Now we need political heroics more than before - GulfToday

Now we need political heroics more than before

Mike Pompeo

Mike Pompeo

Martin Schram, Tribune News Service

Our news screens were erupting with breaking news of yet another mass shooting. But this time the news that began with a barrage of bullets also became something special — a tale of battlefield heroics on the homefront of a nightspot in Colorado Springs.

A brave military veteran, Richard Fierro, had rushed toward the first flashes of light as he had been trained to do. He smashed the gunman to the ground and pummeled. Mercifully and miraculously, a horrific fatality count of five innocent souls never became 50.

A day later we saw yet another godawful newsbreak. This one should have sent scores of famous-name Republican veterans of America’s political wars rushing instinctively and instantly toward the news flash. Yet it didn’t. But it may not be too late for scores of Republicans to once again show they can be a Grand Old Party. After all, we know that sometimes it takes a while before words of political incitement trigger warped individuals to commit horrific acts. We still shudder at the tragic attack following the repeated political incitement slogan of “Fire Pelosi!”

Now we have heard what sounded sickeningly like another political battle call — and we are all smart enough to sense the danger that could follow.

Mike Pompeo, Donald Trump’s former secretary of state and CIA director, made precisely the news he wanted to make Monday. In an interview with Semafor correspondents David Weigel and Shelby Talcott, Pompeo, a conservative Republican who used to be a Kansas congressman, issued a carefully politically calculated pronouncement about an individual most Americans probably think they never heard of: “The most dangerous person in the world is Randi Weingarten. It’s not a close call.”

Pompeo was talking about the president of the American Federation of Teachers. Indeed, he was so intent upon making his attack on Weingarten the headline of his story that he asked himself a question he hadn’t been asked — just to attack the teachers union leader. He said:

“I get asked ‘Who’s the most dangerous person in the world. Is it Chairman Kim, is it Xi Jinping?’ The most dangerous person in the world is Randi Weingarten. It’s not a close call. If you ask, ‘Who’s the most likely to take this republic down?’ It would be the teachers’ unions, and the filth that they’re teaching our kids, and the fact that they don’t know math and reading or writing.”

Pompeo did not just stumble into this populist name-calling demagoguery out of ignorance. He graduated first in his class at West Point, then went to Harvard to get his law degree. He’s been traveling the country to see if he can generate his own groundswell of Trump-like loyal voter support if he chooses to run for president in 2024 against his former boss and others.

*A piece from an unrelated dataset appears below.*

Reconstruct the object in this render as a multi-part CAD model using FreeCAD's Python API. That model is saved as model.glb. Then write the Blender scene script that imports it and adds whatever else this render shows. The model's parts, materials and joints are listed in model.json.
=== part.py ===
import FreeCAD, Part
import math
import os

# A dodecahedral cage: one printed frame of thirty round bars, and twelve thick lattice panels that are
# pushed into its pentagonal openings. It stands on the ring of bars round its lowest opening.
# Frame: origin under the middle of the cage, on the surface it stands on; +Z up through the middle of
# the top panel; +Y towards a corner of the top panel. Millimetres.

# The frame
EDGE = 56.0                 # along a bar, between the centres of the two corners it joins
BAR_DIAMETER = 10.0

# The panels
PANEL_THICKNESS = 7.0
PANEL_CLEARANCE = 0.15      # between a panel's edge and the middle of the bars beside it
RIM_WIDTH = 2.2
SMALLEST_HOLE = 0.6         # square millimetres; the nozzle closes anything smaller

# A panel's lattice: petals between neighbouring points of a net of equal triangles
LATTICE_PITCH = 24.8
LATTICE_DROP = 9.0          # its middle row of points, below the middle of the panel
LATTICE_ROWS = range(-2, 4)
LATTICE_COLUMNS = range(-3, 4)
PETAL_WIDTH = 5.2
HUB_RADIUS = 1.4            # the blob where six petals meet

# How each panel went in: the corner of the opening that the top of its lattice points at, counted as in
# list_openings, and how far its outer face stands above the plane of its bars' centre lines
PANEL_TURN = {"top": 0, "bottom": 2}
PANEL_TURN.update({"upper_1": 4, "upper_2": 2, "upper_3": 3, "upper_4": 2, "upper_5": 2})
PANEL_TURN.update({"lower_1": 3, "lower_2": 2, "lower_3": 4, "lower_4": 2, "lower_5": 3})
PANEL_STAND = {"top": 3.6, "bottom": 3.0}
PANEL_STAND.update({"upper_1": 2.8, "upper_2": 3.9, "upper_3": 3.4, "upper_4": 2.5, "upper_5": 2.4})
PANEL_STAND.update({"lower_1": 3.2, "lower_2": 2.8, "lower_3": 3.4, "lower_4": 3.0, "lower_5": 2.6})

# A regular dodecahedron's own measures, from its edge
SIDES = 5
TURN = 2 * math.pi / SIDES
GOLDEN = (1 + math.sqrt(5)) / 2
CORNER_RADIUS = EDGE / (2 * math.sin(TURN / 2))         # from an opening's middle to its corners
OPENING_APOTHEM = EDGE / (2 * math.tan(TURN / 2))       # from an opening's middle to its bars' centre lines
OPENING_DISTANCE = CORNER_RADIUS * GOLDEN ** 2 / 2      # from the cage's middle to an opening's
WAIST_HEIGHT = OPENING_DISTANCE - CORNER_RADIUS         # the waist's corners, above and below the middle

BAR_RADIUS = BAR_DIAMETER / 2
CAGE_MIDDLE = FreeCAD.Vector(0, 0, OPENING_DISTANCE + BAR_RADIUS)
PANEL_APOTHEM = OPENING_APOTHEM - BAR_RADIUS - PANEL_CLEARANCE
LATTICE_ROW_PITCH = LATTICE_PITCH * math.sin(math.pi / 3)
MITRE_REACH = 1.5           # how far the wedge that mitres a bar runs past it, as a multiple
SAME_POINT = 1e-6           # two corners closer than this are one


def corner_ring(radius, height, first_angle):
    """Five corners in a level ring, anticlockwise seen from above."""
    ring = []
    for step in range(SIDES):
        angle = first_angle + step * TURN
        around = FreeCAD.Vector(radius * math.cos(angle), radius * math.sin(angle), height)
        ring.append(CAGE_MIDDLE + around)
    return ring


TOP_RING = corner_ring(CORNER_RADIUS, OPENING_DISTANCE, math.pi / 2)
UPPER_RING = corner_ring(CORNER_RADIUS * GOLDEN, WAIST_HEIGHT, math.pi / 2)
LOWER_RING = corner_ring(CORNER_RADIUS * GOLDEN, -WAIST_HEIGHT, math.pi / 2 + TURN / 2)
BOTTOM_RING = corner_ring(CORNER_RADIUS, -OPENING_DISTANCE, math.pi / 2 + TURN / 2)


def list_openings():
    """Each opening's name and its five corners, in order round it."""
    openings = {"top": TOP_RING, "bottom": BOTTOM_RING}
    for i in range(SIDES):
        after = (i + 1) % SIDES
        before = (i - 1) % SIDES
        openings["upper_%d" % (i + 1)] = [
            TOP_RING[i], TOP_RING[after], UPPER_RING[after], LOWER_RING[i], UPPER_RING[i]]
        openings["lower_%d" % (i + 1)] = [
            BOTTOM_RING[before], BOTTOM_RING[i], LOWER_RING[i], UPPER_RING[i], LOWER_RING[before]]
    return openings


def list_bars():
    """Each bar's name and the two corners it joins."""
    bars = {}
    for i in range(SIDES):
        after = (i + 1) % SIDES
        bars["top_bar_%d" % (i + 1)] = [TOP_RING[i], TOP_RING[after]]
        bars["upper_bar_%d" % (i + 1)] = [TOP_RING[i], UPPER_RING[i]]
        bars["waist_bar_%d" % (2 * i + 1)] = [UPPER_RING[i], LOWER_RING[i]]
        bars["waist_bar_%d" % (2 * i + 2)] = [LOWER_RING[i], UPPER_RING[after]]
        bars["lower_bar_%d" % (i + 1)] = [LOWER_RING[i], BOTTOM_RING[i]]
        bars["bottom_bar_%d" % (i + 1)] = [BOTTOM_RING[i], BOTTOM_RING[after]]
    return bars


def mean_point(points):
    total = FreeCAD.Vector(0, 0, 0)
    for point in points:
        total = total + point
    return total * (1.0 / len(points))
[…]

Indeed, Pompeo is trying to play the Trump demagoguery card well before 2024, just as Trump found a way to make headlines long before his 2016 campaign. Remember Trump got himself on TV by initially repeating his blatantly false claim that President Barack Obama wasn’t born in the United States, but Kenya, which would mean he was never eligible to be president.

Now Pompeo is trying to lure Trump’s base by demonizing the teachers and their union. But the Republican Party that once stood for patriotism, law and order, still has many prominent political leaders who understand that Pompeo’s self-serving political PR ploy can spin horribly out of control. Pompeo’s words can inflame any of the many warped minds who have access to weapons. He could endanger not only the teachers union president, but all teachers, in all schools, who go to work each day, are woefully underpaid — but represent the infrastructure that is building America’s next generations.